Unfortunately in practice, without Limits, noisy neighbors can interfere with well behaving apps. For example, if you are on a 64 core machine, if you have a process that requests 2 CPU’s and another process using all the rest of the cores, the 2 CPU process’s CPU share will not be perfectly consistent and for latency sensitive apps (like redis), you’ll see response time fluctuates.

It’s probably better to use newer Kubernetes features for extremely latency sensitive application to pin them to particular CPU’s. That way, their latency shouldn’t be affected by noisy neighbors, and those apps can fight for the rest of the host’s CPU’s.

With Limits, unless you can guarantee your app will never use more than its assigned max cpu, any temporary burst of cpu utilization will hit throttling (your app will sleep until the next scheduling period), which can destroy p95 response times. Having an app essentially melt down when the box has gobs of CPU available is never fun.

The other problem with not setting limits is that it's very easy to use more than your requests routinely, and you won't know that you're misconfigured until the one day you have a noisy neighbor and you only get what you asked for.

Monitoring helps, but requires some nuance. For example, your average CPU might look fine at 50%, but in truth you're using 200% for 500ms followed by 0% for 500ms, and when CPU is scarce your latency unexpectedly doubles.

While it doesn't eliminate it entirely (as you rightly point out), enforcing limits even when there's excess CPU available will mostly ensure that your performance doesn't suddenly change due to outside factors, which IMO is more valuable than having higher performance most-but-not-all of the time.

  • >For example, your average CPU might look fine at 50%, but in truth you're using 200% for 500ms followed by 0% for 500ms, and when CPU is scarce your latency unexpectedly doubles.

    That is exactly the behavior that cgroups' cpu.max has, except it'd have to be 50 ms instead of 500 with the default period.

    The problem with cpu.max is that people want a "50%" CPU limit to make the kernel force-idle your threads in the same timeslice size you'd get with something else competing for the other 50% of the CPU, but that is not actually what cpu.max does. Perhaps that is what it should do, but unfortunately, the `echo $maxruntime_ns $period_ns >cpu.max` thing is UAPI. Although, I don't know if anyone would complain if one day the kernel started interpreting that as a rational fraction and ignoring the absolute values of the numbers.
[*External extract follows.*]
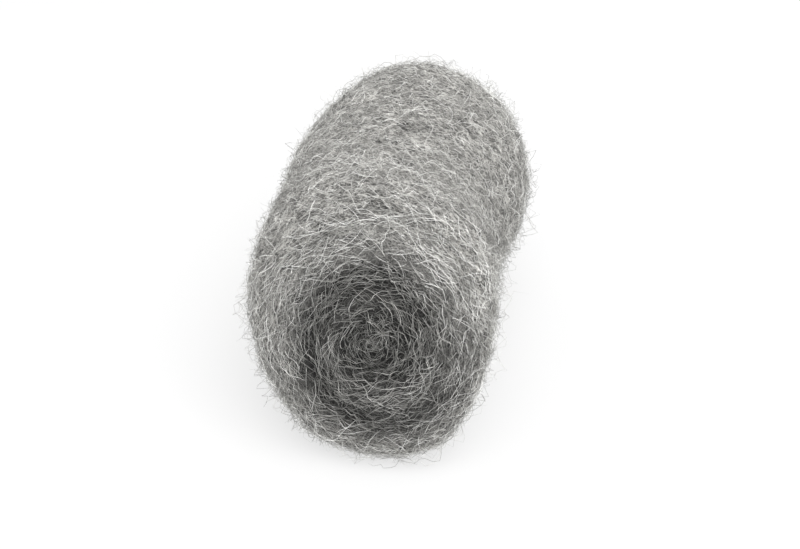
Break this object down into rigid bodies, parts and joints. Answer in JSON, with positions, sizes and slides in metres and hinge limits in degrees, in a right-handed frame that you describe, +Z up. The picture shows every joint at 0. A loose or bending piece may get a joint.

    This makes me really want to write a program that RDTSCs in a loop into an array, and then autocorr(diff()) the result. That'd probably expose all kinds of interesting things about scheduler timeslices, frequency scaling, and TSC granularity.

  • If you don’t let people burst, you lose a benefit of multi-tenancy. Each workload stays conservative ensuring they never throttle, and your nodes end up very underutilized since you can’t share that buffer amongst workloads.

    With auto scaling, if a workload is using more their allocated CPU, more containers will be brought online to bring down cpu utilization, which will get the system back into balance.